What do you like about working in this role?
I’m here to make sure that the wildlife and habitats on the canal are protected and wherever possible, enhanced, and improved, and as an ecologist that’s the pinnacle of what you want to do. Essentially, I’m doing my dream job and I’m very fortunate.
What challenges do you face in your job?
A challenge for scientists like me is to balance the nice things you want to happen with the necessary things that you need to do. So, for example standing weeds are really good for nesting warblers to build their nests in, but they make a bit of a barrier between walking along the towpath and seeing the canal, which isn’t good for people visiting! Also, sometimes, you might not be able to make a perfect decision, but you have to use your judgment to make the best decision you can.
What skills do you think you need to do this job?
I’ve always been really interested in wildlife and poking around in ponds and looking in rivers, and in school science was one of my strongest subjects, and I even thought about being a vet at one point. However, I didn’t realise until when I did my A-levels that ecology was a part of science that I was really interested in. Also, whilst being a scientist and knowing about how to survey for animals is important, other skills such as being able to write a well written report or having good communication skills is important too. Finally, as there are lots of factors I have to think about, being assertive with your own judgment is key!
What is a typical career path for this role?

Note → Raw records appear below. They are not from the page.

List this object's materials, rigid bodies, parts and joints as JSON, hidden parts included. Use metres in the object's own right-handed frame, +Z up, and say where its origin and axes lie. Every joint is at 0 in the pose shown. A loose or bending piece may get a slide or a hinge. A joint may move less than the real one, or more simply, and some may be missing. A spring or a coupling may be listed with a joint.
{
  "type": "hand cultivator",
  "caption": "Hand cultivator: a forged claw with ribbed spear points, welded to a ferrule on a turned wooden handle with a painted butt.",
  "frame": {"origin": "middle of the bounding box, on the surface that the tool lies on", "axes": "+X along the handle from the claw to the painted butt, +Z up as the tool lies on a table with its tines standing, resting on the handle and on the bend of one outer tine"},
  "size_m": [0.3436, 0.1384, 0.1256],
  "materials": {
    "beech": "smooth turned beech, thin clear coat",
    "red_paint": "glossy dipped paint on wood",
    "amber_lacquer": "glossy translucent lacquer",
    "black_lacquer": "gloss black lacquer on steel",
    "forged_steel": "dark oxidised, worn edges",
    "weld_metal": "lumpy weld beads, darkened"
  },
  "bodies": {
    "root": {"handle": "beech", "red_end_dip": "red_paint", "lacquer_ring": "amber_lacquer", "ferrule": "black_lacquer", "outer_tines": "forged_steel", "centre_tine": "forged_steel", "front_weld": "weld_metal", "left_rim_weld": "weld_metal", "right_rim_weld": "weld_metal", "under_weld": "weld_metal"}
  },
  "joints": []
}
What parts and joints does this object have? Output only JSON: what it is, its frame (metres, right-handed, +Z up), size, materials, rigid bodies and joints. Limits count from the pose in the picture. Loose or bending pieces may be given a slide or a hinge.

In my profession ecology can normally go one of two ways – you can either go down the route that I’m in, looking more at conservation and working with wildlife trusts, which is more about protecting and improving environments. Or you can become a consultant which is more around enabling development to take place around understanding ecology.
What did you do in your past that helped you to get this job?
I’ve always been really interested in wildlife and poking around in ponds and looking in rivers then studied environmental science at university. After that I went and did a voluntary training scheme at a wildlife trust, which is what showed be what being an ecologist is all about. I am also an expert on specific animals and have a bat and great crested newt licence!
Do you think this job will change in the future? If so how?
There’s a new system coming called biodiversity net gain, which means that if for example you build a new housing estate, you have to gain more habitat than would have been there before. I don’t know how it’ll end up working, but it’ll be really interesting to potentially see how we can support it by improving grassland or towpaths that we look after. Obviously, climate change also is going to lead to us taking more action, because new temperatures have led to animals breeding and migrating at different times, and using our waterways at different times than usual, so perhaps we’ll need to manage things differently.